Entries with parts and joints
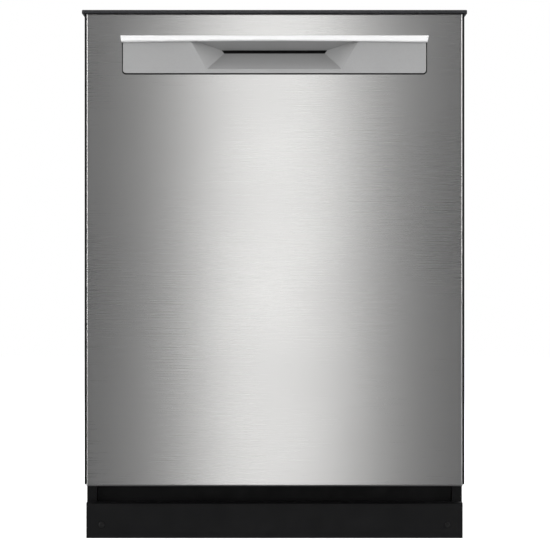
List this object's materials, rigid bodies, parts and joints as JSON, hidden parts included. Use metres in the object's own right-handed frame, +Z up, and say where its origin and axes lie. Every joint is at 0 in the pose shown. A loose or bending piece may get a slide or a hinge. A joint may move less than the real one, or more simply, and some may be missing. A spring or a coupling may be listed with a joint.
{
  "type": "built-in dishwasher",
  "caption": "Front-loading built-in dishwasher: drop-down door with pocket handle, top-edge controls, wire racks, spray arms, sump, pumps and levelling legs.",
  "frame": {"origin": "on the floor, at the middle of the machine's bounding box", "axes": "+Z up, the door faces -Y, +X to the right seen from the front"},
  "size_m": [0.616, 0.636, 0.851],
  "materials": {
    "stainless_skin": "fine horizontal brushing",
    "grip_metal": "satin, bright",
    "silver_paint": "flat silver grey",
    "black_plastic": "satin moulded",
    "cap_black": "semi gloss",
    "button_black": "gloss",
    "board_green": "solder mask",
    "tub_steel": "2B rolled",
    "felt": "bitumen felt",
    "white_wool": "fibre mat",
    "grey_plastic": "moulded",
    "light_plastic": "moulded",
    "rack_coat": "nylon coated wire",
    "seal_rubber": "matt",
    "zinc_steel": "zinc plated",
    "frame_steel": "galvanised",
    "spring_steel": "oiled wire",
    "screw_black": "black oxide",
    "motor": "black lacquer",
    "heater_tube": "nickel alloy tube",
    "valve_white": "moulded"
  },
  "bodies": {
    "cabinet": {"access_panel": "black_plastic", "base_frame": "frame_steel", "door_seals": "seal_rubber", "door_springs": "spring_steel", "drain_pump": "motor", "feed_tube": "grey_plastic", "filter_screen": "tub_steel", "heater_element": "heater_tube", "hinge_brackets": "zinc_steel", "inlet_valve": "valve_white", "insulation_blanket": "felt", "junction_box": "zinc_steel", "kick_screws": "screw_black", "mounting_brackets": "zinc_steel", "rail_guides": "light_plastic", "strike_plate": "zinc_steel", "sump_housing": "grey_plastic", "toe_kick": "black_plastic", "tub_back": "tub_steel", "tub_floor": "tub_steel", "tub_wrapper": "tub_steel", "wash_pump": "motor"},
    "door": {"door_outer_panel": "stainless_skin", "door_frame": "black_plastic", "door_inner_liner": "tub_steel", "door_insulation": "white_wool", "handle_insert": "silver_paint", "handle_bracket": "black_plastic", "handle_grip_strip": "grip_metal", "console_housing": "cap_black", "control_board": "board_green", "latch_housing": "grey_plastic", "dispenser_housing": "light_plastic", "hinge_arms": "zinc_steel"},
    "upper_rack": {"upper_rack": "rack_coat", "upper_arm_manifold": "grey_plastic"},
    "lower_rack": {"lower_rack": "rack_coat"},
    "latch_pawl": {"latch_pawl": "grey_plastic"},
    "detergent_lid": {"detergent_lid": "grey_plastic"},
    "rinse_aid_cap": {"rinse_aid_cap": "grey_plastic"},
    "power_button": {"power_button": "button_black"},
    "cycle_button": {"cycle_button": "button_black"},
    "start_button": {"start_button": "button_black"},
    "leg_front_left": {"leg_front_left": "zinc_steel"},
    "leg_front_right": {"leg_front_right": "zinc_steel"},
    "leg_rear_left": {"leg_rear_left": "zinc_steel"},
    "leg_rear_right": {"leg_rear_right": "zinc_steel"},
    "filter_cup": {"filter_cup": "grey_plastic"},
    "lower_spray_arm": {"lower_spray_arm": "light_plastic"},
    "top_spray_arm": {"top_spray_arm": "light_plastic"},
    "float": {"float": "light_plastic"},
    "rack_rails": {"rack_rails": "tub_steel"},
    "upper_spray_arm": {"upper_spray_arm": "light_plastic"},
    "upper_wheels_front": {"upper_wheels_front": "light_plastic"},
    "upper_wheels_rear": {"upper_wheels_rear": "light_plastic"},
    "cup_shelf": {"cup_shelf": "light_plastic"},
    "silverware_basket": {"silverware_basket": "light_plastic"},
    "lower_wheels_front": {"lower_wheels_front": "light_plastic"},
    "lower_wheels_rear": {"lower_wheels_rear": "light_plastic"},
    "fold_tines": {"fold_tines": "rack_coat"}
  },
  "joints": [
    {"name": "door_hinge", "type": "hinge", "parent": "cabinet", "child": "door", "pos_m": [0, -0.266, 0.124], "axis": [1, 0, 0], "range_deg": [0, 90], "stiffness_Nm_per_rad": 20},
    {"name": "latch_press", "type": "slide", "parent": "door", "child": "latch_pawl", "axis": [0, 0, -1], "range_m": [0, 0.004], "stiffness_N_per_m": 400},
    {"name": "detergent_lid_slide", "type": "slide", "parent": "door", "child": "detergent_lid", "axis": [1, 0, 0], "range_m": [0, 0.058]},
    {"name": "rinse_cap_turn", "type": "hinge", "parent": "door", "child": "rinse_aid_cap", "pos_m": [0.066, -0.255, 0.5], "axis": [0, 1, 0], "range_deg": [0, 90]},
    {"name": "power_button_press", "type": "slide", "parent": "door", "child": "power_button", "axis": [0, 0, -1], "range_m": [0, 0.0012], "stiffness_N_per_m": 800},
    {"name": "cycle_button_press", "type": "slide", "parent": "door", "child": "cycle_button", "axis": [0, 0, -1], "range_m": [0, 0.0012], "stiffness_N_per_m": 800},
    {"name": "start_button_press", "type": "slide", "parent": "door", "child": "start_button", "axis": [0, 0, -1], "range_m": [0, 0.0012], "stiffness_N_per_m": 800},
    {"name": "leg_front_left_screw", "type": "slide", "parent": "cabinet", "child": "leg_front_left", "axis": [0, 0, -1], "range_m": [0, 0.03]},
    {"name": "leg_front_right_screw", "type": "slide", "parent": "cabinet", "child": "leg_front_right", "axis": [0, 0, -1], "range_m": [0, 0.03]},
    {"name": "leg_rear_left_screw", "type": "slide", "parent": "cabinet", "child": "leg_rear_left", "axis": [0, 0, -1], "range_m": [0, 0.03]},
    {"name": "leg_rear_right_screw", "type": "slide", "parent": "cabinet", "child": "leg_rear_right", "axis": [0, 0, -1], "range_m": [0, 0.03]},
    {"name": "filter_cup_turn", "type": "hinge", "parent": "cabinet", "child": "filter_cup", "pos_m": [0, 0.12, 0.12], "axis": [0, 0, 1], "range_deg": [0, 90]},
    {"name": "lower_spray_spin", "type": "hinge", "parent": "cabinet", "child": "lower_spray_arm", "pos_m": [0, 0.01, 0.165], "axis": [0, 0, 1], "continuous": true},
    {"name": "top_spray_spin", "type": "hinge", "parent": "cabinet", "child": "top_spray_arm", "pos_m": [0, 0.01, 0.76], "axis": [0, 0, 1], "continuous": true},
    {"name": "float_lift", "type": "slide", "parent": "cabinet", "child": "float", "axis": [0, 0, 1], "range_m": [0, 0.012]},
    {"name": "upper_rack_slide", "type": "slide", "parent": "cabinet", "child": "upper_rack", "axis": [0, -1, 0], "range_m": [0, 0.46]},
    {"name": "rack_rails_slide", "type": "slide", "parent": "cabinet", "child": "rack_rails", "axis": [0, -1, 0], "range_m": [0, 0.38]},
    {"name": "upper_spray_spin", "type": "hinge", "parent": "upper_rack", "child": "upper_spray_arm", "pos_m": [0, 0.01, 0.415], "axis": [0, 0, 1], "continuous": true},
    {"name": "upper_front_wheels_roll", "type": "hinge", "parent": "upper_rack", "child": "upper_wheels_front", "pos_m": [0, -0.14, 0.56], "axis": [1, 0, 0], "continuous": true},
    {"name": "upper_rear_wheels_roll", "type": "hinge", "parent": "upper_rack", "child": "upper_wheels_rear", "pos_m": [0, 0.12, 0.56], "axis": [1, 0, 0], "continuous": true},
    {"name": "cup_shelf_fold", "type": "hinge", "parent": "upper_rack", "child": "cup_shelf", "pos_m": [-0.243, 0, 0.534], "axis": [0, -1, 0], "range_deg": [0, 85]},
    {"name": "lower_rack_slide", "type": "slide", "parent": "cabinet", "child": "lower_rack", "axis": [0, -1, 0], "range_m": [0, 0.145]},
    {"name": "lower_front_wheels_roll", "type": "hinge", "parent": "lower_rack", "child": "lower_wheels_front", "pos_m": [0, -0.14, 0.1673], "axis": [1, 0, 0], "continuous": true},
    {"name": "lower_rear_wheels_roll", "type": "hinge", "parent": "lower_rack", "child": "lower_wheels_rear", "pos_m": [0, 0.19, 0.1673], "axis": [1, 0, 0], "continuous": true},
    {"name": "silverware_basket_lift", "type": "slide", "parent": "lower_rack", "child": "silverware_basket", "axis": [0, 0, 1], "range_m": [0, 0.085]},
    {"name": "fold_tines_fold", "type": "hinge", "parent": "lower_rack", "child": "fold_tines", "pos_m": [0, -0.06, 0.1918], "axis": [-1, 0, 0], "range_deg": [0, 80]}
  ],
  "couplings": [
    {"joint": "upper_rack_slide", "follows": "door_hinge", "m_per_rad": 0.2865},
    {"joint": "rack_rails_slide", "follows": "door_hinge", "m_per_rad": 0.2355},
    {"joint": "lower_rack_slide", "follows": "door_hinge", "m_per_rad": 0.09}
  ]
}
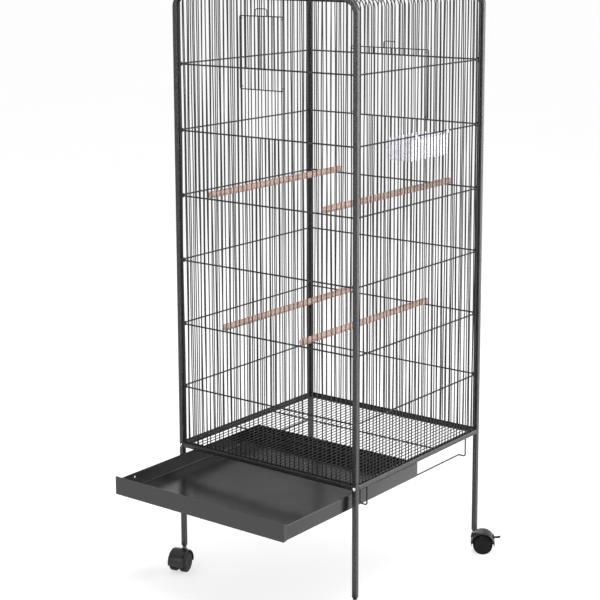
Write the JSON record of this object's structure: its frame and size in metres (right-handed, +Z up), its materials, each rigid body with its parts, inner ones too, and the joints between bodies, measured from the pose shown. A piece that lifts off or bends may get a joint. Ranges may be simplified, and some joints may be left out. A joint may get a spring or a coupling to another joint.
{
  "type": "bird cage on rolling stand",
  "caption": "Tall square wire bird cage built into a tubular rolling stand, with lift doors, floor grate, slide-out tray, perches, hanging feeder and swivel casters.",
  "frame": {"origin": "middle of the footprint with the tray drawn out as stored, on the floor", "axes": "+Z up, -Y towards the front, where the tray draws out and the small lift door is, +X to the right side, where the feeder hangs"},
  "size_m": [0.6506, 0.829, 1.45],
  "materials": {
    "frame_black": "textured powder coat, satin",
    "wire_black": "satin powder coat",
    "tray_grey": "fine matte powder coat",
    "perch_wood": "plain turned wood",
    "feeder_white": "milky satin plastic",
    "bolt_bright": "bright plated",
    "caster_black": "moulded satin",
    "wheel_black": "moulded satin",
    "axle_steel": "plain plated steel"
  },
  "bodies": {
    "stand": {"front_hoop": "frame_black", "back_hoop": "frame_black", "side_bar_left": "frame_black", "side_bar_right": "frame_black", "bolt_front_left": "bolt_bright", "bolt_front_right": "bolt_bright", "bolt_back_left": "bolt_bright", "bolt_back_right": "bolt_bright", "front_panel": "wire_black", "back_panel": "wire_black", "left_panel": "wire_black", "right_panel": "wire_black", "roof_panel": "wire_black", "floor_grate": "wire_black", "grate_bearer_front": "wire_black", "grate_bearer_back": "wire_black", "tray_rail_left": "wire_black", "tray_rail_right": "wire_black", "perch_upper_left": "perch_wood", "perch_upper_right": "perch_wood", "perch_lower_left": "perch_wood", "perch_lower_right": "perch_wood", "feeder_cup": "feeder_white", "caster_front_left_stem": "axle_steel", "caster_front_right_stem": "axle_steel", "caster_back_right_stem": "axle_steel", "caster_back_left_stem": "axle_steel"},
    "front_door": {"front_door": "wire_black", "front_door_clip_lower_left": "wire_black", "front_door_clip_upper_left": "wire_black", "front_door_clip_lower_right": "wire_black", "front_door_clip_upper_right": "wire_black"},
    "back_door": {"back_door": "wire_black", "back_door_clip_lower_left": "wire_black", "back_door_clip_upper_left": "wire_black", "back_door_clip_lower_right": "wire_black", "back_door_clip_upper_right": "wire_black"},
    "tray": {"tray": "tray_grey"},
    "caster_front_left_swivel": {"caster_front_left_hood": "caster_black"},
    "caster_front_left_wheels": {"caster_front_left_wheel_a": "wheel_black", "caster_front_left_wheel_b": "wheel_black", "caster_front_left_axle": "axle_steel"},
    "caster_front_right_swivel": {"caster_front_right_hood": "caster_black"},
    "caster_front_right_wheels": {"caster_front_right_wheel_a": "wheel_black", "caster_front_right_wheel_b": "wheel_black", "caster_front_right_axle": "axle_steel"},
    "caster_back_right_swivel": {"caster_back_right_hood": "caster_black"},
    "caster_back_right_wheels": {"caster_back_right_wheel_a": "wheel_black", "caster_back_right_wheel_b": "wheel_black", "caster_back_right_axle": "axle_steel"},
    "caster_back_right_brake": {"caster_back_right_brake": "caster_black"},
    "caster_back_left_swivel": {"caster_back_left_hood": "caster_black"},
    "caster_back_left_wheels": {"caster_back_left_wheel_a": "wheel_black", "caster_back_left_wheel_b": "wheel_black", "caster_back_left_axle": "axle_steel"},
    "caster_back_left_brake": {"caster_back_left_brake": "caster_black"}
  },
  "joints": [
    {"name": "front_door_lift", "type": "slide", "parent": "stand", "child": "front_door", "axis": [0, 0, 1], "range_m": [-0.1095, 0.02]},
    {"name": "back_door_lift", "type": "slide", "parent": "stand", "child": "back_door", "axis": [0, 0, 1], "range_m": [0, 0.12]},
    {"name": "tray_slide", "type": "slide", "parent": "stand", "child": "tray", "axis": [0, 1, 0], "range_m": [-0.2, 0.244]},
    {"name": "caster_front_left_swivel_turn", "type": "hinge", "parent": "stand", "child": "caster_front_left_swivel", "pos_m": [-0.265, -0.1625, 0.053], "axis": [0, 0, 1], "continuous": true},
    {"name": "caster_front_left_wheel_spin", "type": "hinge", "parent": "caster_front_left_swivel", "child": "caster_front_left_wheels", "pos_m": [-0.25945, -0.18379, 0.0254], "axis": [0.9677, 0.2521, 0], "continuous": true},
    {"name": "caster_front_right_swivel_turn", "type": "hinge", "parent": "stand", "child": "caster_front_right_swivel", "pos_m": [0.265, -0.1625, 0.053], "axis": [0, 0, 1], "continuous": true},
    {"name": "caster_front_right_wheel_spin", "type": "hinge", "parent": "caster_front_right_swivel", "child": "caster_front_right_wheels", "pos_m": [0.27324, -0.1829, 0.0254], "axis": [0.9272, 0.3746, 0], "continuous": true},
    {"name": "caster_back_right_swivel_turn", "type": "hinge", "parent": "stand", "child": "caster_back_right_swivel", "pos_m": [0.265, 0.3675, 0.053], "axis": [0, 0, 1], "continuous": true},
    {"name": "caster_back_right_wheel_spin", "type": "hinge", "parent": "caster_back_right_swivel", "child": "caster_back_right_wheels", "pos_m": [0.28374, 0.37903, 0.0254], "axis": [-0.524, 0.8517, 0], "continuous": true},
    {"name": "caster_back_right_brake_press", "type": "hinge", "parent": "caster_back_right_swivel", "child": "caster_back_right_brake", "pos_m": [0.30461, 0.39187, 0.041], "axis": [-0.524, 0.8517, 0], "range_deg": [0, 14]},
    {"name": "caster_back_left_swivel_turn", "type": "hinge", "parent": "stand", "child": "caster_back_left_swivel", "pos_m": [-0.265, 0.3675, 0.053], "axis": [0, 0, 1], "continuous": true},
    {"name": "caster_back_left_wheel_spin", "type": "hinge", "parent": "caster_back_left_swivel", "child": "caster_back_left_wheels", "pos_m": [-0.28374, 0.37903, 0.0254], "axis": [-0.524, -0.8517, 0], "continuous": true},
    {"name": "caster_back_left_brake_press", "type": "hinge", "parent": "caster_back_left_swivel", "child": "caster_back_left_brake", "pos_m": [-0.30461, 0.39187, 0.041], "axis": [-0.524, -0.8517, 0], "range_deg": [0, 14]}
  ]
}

• **DIRECTIONS**: Reply with one number: the count of lines in the entries that include the word "JSON".

• **WORKED ANSWER**: 2